Cue: It depends. Some things you can do by just going on the Web and checking out whether a golf course exists at that location. You might look at satellite images to see if there had been construction there. In a worst-case scenario, you would have to drive by. You know, airports are the same thing. Runways get developed, but you don’t always really know because many are private. Roads closing, bridges closing—these are really all data problems, because the truth is we don’t really need anyone to tell us that the bridge is closing. The moment a bridge is actually closed, you can immediately see the effect.

Craig Federighi, SVP of software engineering: If all of a sudden the phones stop moving in that direction . . .

Cue: . . . and they start moving in a different direction . . .

Federighi: That’s the kind of thing we do now. So you draw a distinction between that and personal information. Your device may learn your commute patterns, it may learn when you go to the office and when you go home, so that locally on the phone it could tell you that you need to leave early because there’s a lot of traffic on your way home. Well, that’s something that is personal to you and provides value to you, but we don’t want Apple to know when you go to work. So we keep that intelligence on the device, but we can anonymously track things like traffic patterns.

Cue: Here’s another thing about Maps: It’s expensive. We have thousands of people working on Maps.

Doing things like making sure that golf course gets in there?
Cue: It’s that. It’s building the architectures, doing the automation, the intelligence, the amount of data we’re capturing. It’s very, very expensive, and it doesn’t have a direct revenue stream. So when I say it’s only Google and us who are developing it, well, that’s part of the reason why. You can’t be a company going out and developing maps to make money; at least no one’s figured that out.

In the long run, is the service, to me as an Apple customer, simply that I will have up-to-date Maps of my neighborhood and wherever I drive? Or does it get much bigger than that?
Federighi: I think it already is.

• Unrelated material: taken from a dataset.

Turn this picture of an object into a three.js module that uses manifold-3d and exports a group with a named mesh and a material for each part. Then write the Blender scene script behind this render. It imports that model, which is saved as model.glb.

To Eddy’s point, while Maps isn’t a revenue-producing product itself, it’s a platform. It’s certainly an important feature in terms of the convenience it provides you, but Maps is a platform on which so many of our developers build. If you think about mobility in general, Maps is a core organizing structure for the physical world in which you interact. So many, many third-party apps incorporate mapping, as an understanding of where you are in relation to others, as a way to do all sorts of things—put photos on a map to help you relive a trip, get a heads up about when you need to leave, or see which of your friends is in a certain area. Just as our operating system is a platform or a foundation, having a map of the physical world is a foundation for building all kinds of value on the platform. Our Maps app is just one client of that underlying platform that’s delivered there.

What does it do to the development team, and to your plans, when something like Maps gets introduced and it’s derided immediately. [Maps was introduced in September, 2012, to universal scorn.] Does that slow down what you were hoping to do?
Cue: Well, look, the first thing is that you’re embarrassed. Let’s just deal with that one fact of emotion. I mean, these things mean a lot to us. We work really hard, and so you’re embarrassed. In the case of Maps, what it causes you to do is ask: How important is this? Is this a place where we need to triple down or quadruple down, or did we make that mistake because it’s not that important to us? We had long discussions at the ET [executive team] level about the importance of Maps, where we thought Maps was going in the future, and could we treat it as a third-party app? I mean, we don’t do every app. We’re not trying to create a Facebook app. We think they do a great job. We always came back to the conclusion that Maps was not one of those. It’s an integral part to the whole platform. There were so many features that we wanted to build that are dependent on that technology, and we couldn’t see ourselves being in a position where that was something that we didn’t own.

Federighi: So it was a triple down, and it was a huge learning moment for Apple. Maps presented us with some relatively new challenges, where we needed to develop competencies that we initially didn’t appreciate, areas where we needed some depth, where we needed to take a new approach. We had great approaches for some of the other problems we’d been solving, but this one had some characteristics that meant we had to take some different approaches. So we had to ask: What do we have to learn?

Was the development process of Maps very much in line with the development process of things you’d done in the past?
Federighi: More than it should have been. Maps is a huge data integration and data-quality issue. Eddy talks about the amount of data you have. You’re getting data from a lot of providers, and some of that data is, or should be, changing every day.

Cue: It may not even be right.

Federighi: And much of it is inconsistent. You’ll get a feed from someone who provides information about restaurants, and they’ll refer to location in a different way, in terms of latitude and longitude, from your base map. There’s a huge data-quality issue there, and I don’t think we initially appreciated all the kinds of technology we would need to do that on an ongoing basis. Going through that lesson in a very public way gave us all the motivation we needed to say we’re going to do this really well.

Cue: And look, we made some significant changes to all of our development processes because of it. For example, the reason you as a customer are going to be able to test iOS is because of Maps. We were never able to take it out to a large number of users to get that feedback. So, to all of us living in Cupertino, Maps seemed pretty darn good. Right? The problems weren’t obvious to us. Now we do a lot more betas.